(Source data)
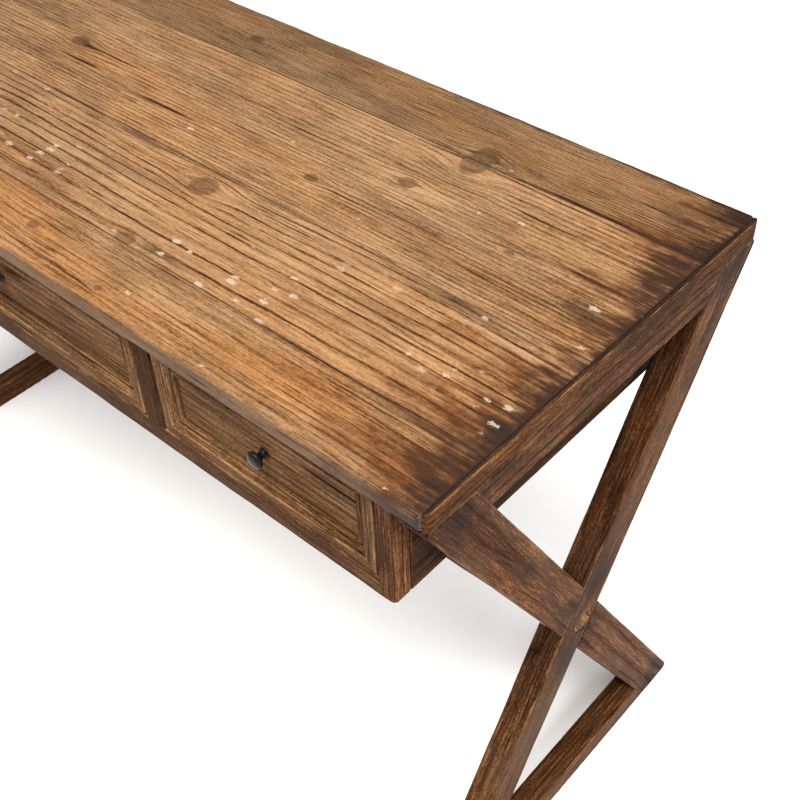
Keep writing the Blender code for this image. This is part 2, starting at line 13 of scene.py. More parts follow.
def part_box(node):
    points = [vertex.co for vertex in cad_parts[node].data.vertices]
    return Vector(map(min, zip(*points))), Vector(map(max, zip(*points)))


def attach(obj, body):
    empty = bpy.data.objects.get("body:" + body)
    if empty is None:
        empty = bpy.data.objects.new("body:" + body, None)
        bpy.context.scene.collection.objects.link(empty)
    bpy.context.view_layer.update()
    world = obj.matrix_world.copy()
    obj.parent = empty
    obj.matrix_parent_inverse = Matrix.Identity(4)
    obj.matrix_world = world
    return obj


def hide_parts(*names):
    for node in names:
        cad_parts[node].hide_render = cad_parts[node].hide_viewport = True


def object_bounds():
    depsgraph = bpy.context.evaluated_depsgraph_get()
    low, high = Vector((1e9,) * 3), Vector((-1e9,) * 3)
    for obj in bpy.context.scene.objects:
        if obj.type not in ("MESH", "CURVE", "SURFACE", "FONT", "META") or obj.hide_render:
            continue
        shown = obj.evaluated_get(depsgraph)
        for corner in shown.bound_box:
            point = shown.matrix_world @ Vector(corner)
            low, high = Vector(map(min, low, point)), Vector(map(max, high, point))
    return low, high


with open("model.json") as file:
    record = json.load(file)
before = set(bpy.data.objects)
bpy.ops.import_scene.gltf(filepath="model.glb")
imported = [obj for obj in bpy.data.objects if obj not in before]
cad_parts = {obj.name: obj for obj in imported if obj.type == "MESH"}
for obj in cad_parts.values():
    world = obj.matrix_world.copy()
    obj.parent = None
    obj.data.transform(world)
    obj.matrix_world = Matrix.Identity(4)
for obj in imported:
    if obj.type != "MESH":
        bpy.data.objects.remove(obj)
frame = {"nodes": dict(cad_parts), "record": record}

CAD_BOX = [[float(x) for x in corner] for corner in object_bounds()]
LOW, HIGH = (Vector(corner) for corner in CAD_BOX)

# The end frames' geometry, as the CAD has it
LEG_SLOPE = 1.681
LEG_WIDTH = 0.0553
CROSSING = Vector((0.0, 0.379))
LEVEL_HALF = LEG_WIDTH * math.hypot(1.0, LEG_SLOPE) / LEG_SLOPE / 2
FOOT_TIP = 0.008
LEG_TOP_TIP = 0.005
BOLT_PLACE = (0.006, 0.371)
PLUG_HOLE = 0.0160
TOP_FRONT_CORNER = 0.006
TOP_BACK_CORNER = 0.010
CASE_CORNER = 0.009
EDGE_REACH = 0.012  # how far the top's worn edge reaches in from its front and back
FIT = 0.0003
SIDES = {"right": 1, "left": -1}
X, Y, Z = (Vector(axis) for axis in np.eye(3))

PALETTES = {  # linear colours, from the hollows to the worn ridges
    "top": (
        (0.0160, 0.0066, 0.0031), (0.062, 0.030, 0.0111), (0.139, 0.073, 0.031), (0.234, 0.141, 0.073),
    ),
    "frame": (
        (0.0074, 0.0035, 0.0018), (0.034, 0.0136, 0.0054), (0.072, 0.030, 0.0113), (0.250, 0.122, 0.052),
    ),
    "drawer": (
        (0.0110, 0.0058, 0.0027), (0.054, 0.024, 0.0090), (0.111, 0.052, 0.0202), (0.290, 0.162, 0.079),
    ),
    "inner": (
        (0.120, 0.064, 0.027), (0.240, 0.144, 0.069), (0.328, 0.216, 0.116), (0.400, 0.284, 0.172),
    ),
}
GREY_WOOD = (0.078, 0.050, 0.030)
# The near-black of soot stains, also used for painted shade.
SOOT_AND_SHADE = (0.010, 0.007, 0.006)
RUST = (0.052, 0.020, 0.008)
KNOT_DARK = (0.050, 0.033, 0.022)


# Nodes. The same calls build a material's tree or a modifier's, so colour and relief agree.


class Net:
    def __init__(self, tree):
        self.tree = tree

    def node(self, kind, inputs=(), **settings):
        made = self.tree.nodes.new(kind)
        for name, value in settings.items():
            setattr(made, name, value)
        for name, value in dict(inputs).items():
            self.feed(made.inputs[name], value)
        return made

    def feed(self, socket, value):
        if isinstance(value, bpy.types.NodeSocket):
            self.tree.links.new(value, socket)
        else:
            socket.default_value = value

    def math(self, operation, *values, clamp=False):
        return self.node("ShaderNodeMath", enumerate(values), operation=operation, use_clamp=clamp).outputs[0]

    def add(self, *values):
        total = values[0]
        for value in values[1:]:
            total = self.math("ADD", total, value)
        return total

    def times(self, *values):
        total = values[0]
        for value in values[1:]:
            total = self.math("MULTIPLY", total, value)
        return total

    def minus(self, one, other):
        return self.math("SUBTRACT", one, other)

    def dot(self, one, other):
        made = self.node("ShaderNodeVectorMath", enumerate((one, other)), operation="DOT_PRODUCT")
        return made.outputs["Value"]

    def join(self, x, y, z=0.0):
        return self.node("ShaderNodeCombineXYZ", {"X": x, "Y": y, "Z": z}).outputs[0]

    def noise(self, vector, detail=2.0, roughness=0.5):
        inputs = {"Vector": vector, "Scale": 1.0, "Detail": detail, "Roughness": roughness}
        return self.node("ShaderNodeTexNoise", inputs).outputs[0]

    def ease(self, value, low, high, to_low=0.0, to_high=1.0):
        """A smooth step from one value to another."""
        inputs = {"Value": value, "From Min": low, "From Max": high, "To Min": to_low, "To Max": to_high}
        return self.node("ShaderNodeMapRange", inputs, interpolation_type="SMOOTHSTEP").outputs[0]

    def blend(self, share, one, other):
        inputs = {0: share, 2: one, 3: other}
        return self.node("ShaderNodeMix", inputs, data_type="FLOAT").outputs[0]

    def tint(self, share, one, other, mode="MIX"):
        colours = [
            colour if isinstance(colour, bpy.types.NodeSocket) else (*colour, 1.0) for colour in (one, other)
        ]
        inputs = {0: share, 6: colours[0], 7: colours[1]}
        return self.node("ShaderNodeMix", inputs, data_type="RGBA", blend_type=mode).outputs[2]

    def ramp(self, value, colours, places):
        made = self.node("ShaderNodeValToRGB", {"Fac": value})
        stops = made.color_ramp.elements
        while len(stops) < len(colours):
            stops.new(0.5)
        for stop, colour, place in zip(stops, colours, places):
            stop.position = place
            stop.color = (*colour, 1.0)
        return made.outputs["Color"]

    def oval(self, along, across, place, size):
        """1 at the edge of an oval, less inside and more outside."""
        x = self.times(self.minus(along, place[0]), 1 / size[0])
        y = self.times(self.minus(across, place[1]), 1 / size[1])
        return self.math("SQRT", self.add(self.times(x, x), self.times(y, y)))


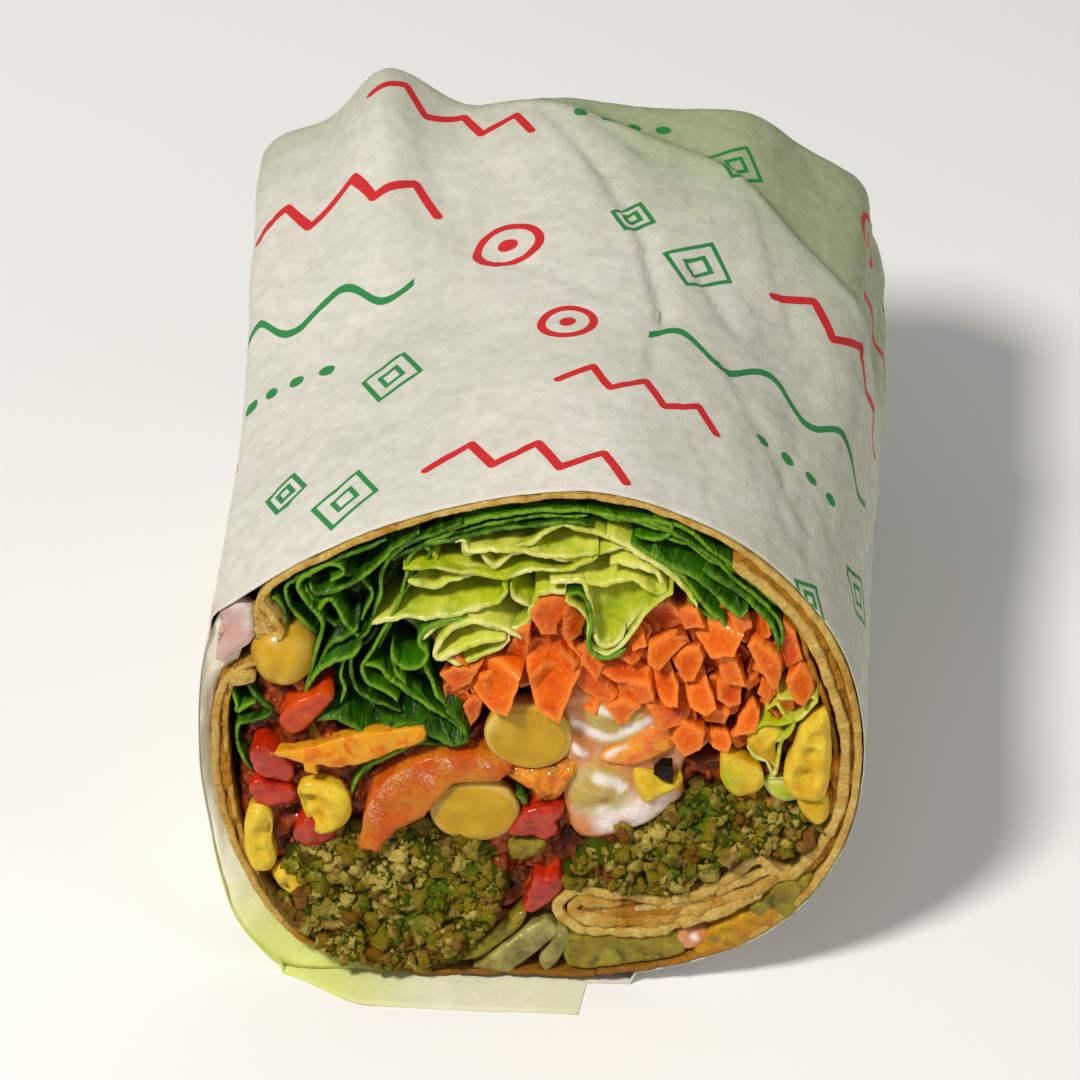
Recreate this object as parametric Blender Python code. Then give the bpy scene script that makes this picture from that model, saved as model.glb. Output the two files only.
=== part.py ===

- **What is needed**:
Print the complete listing again, exactly as it stands.

- **Solution to this exercise**:
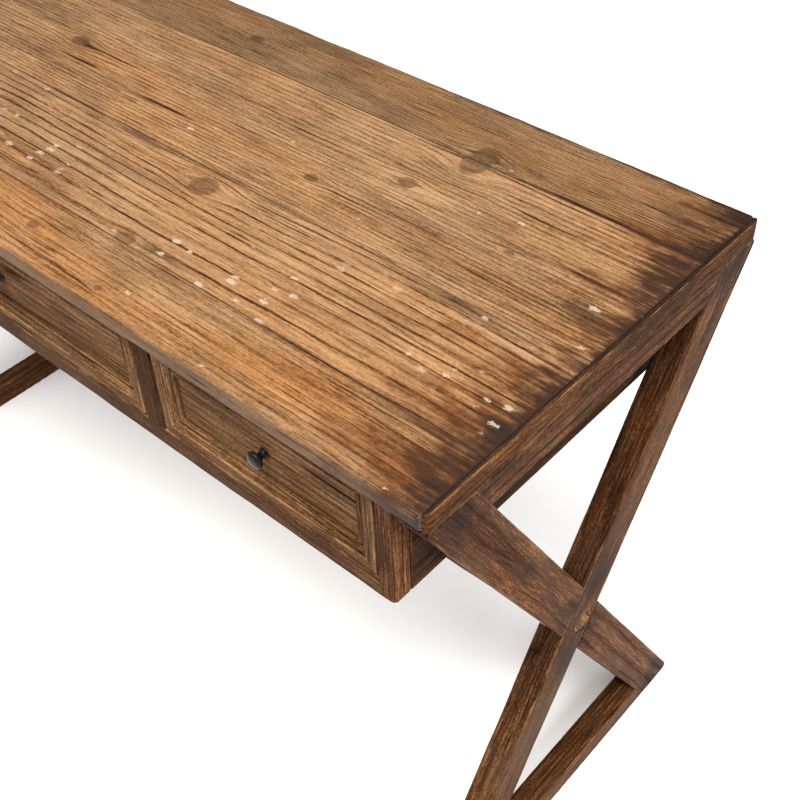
Keep writing the Blender code for this image. This is part 2, starting at line 13 of scene.py. More parts follow.
def part_box(node):
    points = [vertex.co for vertex in cad_parts[node].data.vertices]
    return Vector(map(min, zip(*points))), Vector(map(max, zip(*points)))


def attach(obj, body):
    empty = bpy.data.objects.get("body:" + body)
    if empty is None:
        empty = bpy.data.objects.new("body:" + body, None)
        bpy.context.scene.collection.objects.link(empty)
    bpy.context.view_layer.update()
    world = obj.matrix_world.copy()
    obj.parent = empty
    obj.matrix_parent_inverse = Matrix.Identity(4)
    obj.matrix_world = world
    return obj


def hide_parts(*names):
    for node in names:
        cad_parts[node].hide_render = cad_parts[node].hide_viewport = True


def object_bounds():
    depsgraph = bpy.context.evaluated_depsgraph_get()
    low, high = Vector((1e9,) * 3), Vector((-1e9,) * 3)
    for obj in bpy.context.scene.objects:
        if obj.type not in ("MESH", "CURVE", "SURFACE", "FONT", "META") or obj.hide_render:
            continue
        shown = obj.evaluated_get(depsgraph)
        for corner in shown.bound_box:
            point = shown.matrix_world @ Vector(corner)
            low, high = Vector(map(min, low, point)), Vector(map(max, high, point))
    return low, high


with open("model.json") as file:
    record = json.load(file)
before = set(bpy.data.objects)
bpy.ops.import_scene.gltf(filepath="model.glb")
imported = [obj for obj in bpy.data.objects if obj not in before]
cad_parts = {obj.name: obj for obj in imported if obj.type == "MESH"}
for obj in cad_parts.values():
    world = obj.matrix_world.copy()
    obj.parent = None
    obj.data.transform(world)
    obj.matrix_world = Matrix.Identity(4)
for obj in imported:
    if obj.type != "MESH":
        bpy.data.objects.remove(obj)
frame = {"nodes": dict(cad_parts), "record": record}

CAD_BOX = [[float(x) for x in corner] for corner in object_bounds()]
LOW, HIGH = (Vector(corner) for corner in CAD_BOX)

# The end frames' geometry, as the CAD has it
LEG_SLOPE = 1.681
LEG_WIDTH = 0.0553
CROSSING = Vector((0.0, 0.379))
LEVEL_HALF = LEG_WIDTH * math.hypot(1.0, LEG_SLOPE) / LEG_SLOPE / 2
FOOT_TIP = 0.008
LEG_TOP_TIP = 0.005
BOLT_PLACE = (0.006, 0.371)
PLUG_HOLE = 0.0160
TOP_FRONT_CORNER = 0.006
TOP_BACK_CORNER = 0.010
CASE_CORNER = 0.009
EDGE_REACH = 0.012  # how far the top's worn edge reaches in from its front and back
FIT = 0.0003
SIDES = {"right": 1, "left": -1}
X, Y, Z = (Vector(axis) for axis in np.eye(3))

PALETTES = {  # linear colours, from the hollows to the worn ridges
    "top": (
        (0.0160, 0.0066, 0.0031), (0.062, 0.030, 0.0111), (0.139, 0.073, 0.031), (0.234, 0.141, 0.073),
    ),
    "frame": (
        (0.0074, 0.0035, 0.0018), (0.034, 0.0136, 0.0054), (0.072, 0.030, 0.0113), (0.250, 0.122, 0.052),
    ),
    "drawer": (
        (0.0110, 0.0058, 0.0027), (0.054, 0.024, 0.0090), (0.111, 0.052, 0.0202), (0.290, 0.162, 0.079),
    ),
    "inner": (
        (0.120, 0.064, 0.027), (0.240, 0.144, 0.069), (0.328, 0.216, 0.116), (0.400, 0.284, 0.172),
    ),
}
GREY_WOOD = (0.078, 0.050, 0.030)
# The near-black of soot stains, also used for painted shade.
SOOT_AND_SHADE = (0.010, 0.007, 0.006)
RUST = (0.052, 0.020, 0.008)
KNOT_DARK = (0.050, 0.033, 0.022)


# Nodes. The same calls build a material's tree or a modifier's, so colour and relief agree.


class Net:
    def __init__(self, tree):
        self.tree = tree

    def node(self, kind, inputs=(), **settings):
        made = self.tree.nodes.new(kind)
        for name, value in settings.items():
            setattr(made, name, value)
        for name, value in dict(inputs).items():
            self.feed(made.inputs[name], value)
        return made

    def feed(self, socket, value):
        if isinstance(value, bpy.types.NodeSocket):
            self.tree.links.new(value, socket)
        else:
            socket.default_value = value

    def math(self, operation, *values, clamp=False):
        return self.node("ShaderNodeMath", enumerate(values), operation=operation, use_clamp=clamp).outputs[0]

    def add(self, *values):
        total = values[0]
        for value in values[1:]:
            total = self.math("ADD", total, value)
        return total

    def times(self, *values):
        total = values[0]
        for value in values[1:]:
            total = self.math("MULTIPLY", total, value)
        return total

    def minus(self, one, other):
        return self.math("SUBTRACT", one, other)

    def dot(self, one, other):
        made = self.node("ShaderNodeVectorMath", enumerate((one, other)), operation="DOT_PRODUCT")
        return made.outputs["Value"]

    def join(self, x, y, z=0.0):
        return self.node("ShaderNodeCombineXYZ", {"X": x, "Y": y, "Z": z}).outputs[0]

    def noise(self, vector, detail=2.0, roughness=0.5):
        inputs = {"Vector": vector, "Scale": 1.0, "Detail": detail, "Roughness": roughness}
        return self.node("ShaderNodeTexNoise", inputs).outputs[0]

    def ease(self, value, low, high, to_low=0.0, to_high=1.0):
        """A smooth step from one value to another."""
        inputs = {"Value": value, "From Min": low, "From Max": high, "To Min": to_low, "To Max": to_high}
        return self.node("ShaderNodeMapRange", inputs, interpolation_type="SMOOTHSTEP").outputs[0]

    def blend(self, share, one, other):
        inputs = {0: share, 2: one, 3: other}
        return self.node("ShaderNodeMix", inputs, data_type="FLOAT").outputs[0]

    def tint(self, share, one, other, mode="MIX"):
        colours = [
            colour if isinstance(colour, bpy.types.NodeSocket) else (*colour, 1.0) for colour in (one, other)
        ]
        inputs = {0: share, 6: colours[0], 7: colours[1]}
        return self.node("ShaderNodeMix", inputs, data_type="RGBA", blend_type=mode).outputs[2]

    def ramp(self, value, colours, places):
        made = self.node("ShaderNodeValToRGB", {"Fac": value})
        stops = made.color_ramp.elements
        while len(stops) < len(colours):
            stops.new(0.5)
        for stop, colour, place in zip(stops, colours, places):
            stop.position = place
            stop.color = (*colour, 1.0)
        return made.outputs["Color"]

    def oval(self, along, across, place, size):
        """1 at the edge of an oval, less inside and more outside."""
        x = self.times(self.minus(along, place[0]), 1 / size[0])
        y = self.times(self.minus(across, place[1]), 1 / size[1])
        return self.math("SQRT", self.add(self.times(x, x), self.times(y, y)))


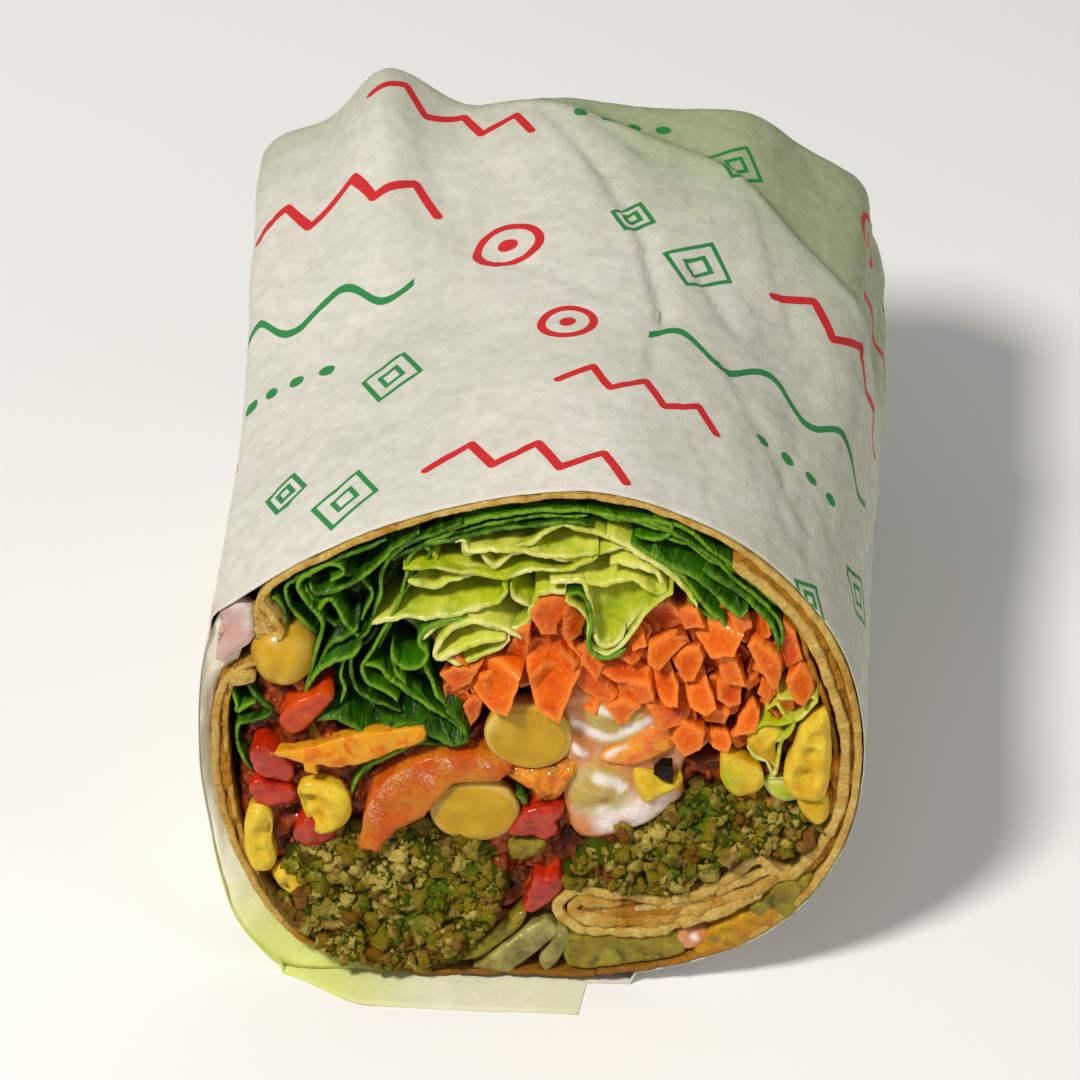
Recreate this object as parametric Blender Python code. Then give the bpy scene script that makes this picture from that model, saved as model.glb. Output the two files only.
=== part.py ===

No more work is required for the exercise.